First let me say, that when I talk about rockchucks the animal I’m talking about is a marmot like critter, a compact version of the eastern groundhog. I’ve shot these in Colorado and the western mountain regions, they are solitary animals that live at higher elevations in my experience. That is not what we’re hunting in Northern Arizona, what they call a rockchuck here is a larger ground squirrel that lives in the jagged rock outcroppings and in less rugged hilly regions makes it’s home in the boulders and flagstone heaps scattered through the country side. If there are some blown down cedars or junipers all the better.
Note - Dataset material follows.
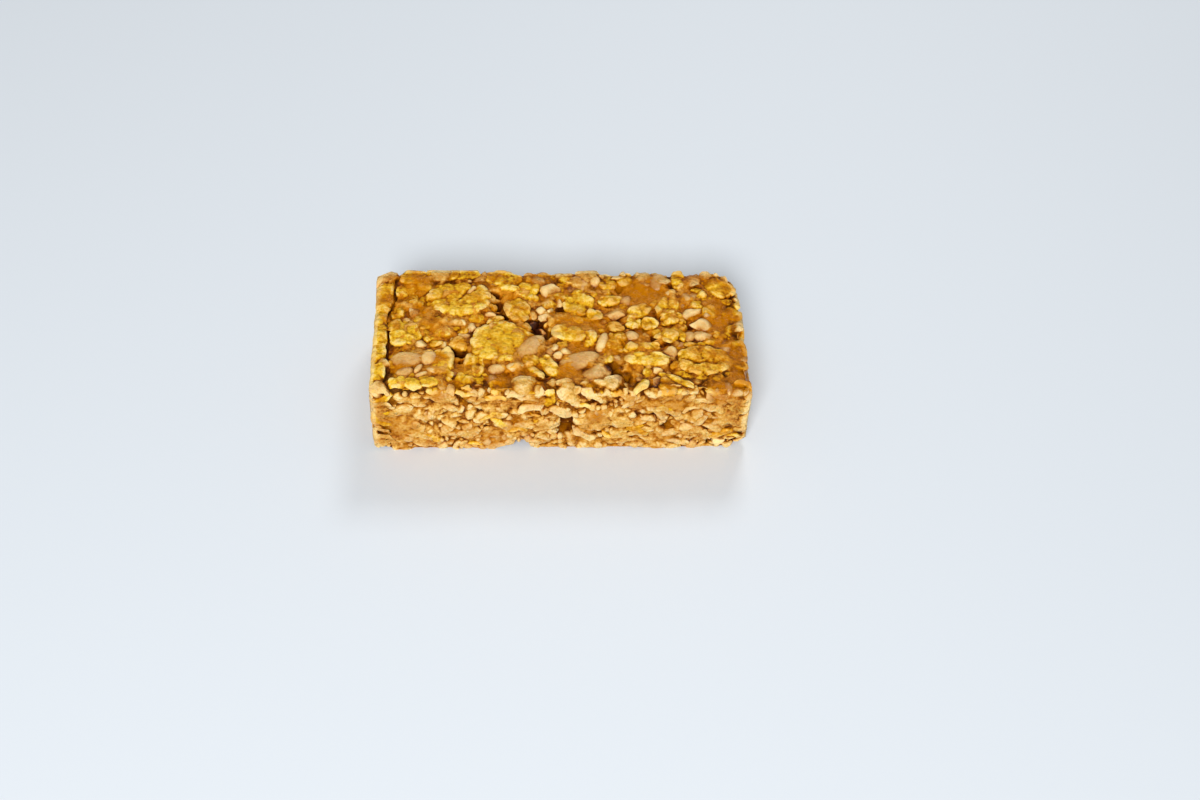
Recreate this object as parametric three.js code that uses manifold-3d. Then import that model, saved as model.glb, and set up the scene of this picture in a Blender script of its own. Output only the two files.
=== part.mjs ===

Besides being somewhat larger than the coastal and high desert California ground squirrels I grew up hunting, these have a more colorful coat. But the main behavioral difference I see, is that the coastal California ground squirrels (that we called gray diggers) were communal animals. Where you found one you’d find lots. However the AZ variety appear more solitary, we’d never find more than a few in an area. But now that I think about it, the gray diggers in the high desert area were usually in smaller clusters than those in the coastal regions (in towns like prairie dogs), maybe its more a response to the environmental stresses more than a behavior of the species.
At any rate, the gun I choose will not be a surprise if you read last weeks blog post, I took the Brocock Specialist again. The area I was going to hike over was rugged, the temperature high, and I wanted to be as unencumbered as possible. This little gun is about the lightest full power (20 fpe) rifle I’ve ever carried, and fitted with my emergency sling which requires not studs to use, this gun could almost be forgotten when I was climbing up the rocks. Some of the rockchucks we’d spot while driving down a road, which we’d pile out of the truck and try to creep up on. Others could be spotted up in the rocks and still others you’d walk up on while on a walk about, but for the most part if you scared them they kicked it into high gear and you didn’t see them again! The .22 caliber Specialist had been sighted in with a 50 yard zero using the 14.3 grain JSB Exacts, and man is this little gun accurate!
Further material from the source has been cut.